I think 3E, 4E, and one day 5E, are eventually victims of being named D&D (which none of them are).
All of these systems are perennially popular. They are all different and appeal to different folks. Every time the blow torch is used, the publisher loses large amounts of fans.
Even 2E, though I don't think it qualifies as a blowtorch, lost half the initial audience, at least according to some -
 

Stormonu

Legend
D&Ds early editions have been seriously long-lived compared to most other RPGs, which I seem to recall being reworked after 2-3 years in print.

I prefer my editions to have scalpel updates that I can skip over if I don't feel ready to implement them. I think it should be fine for some folks to skip a revision or two until they feel like the changes have become significant enough to switch. I mean, its pretty much how apple and microsoft have worked.

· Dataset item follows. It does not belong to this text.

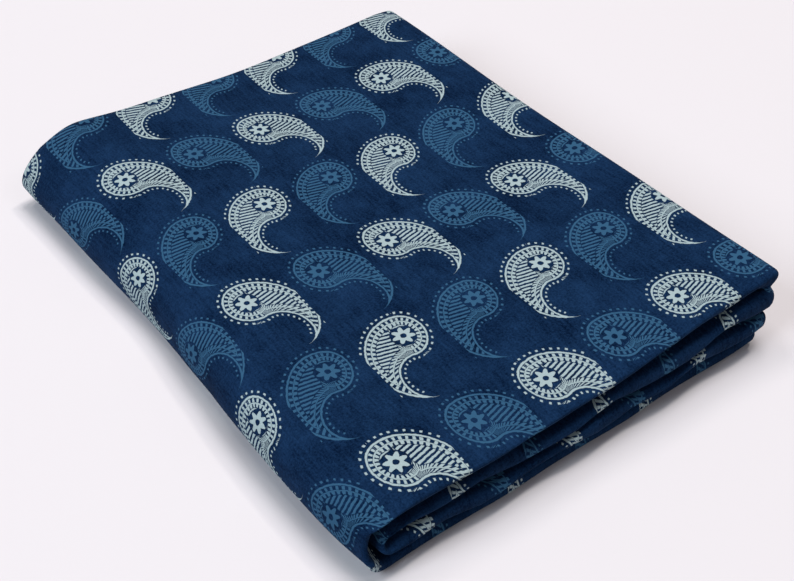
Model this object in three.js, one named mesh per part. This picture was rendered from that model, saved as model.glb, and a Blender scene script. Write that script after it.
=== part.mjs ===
// A length of block-printed cotton, folded flat for the shelf.
//
// The real piece is one cut, 1.12 m wide and about 3 m long. Its length is folded in half three times,
// into a strip as long as the cloth is wide. The strip is then folded in half twice, which leaves four
// strip layers: the outermost one wraps round the left edge of the pile, the top two are joined by a
// fold at the right edge, and every layer shows one rounded fold along the front edge.
//
// Here each ply of the solid is as thick as two plies of the cotton with the air between them, so the
// length is folded in half twice and not three times. Everything else has its real size.
//
// Millimetres. +X runs along the front edge, +Y from front to back, +Z up. The origin is under the
// middle of the pile, on the surface that it lies on.
import * as THREE from "three";

// The pile
const PILE_WIDTH = 280; // along X: a quarter of the cloth's width
const PILE_DEPTH = 362; // along Y: an eighth of the cloth's length
const LENGTH_HALVINGS = 2; // folds of the length that make the strip
const WIDTH_HALVINGS = 2; // folds of the strip that make the pile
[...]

Blowtorching, or dynamiting the game is not something I really want to see. Mucking with the fringes of the game I don't mind, but you've really got to be careful when you start messing with core elements of the game.

Overall, I think the D&D brand has put itself in a bad position in their descision on the products they have focused on. Rather than spitting out a new core system every few years, I think they should have focused their sales on products like adventures and possibly one-off campaign worlds, rather than rewriting game rules every few years.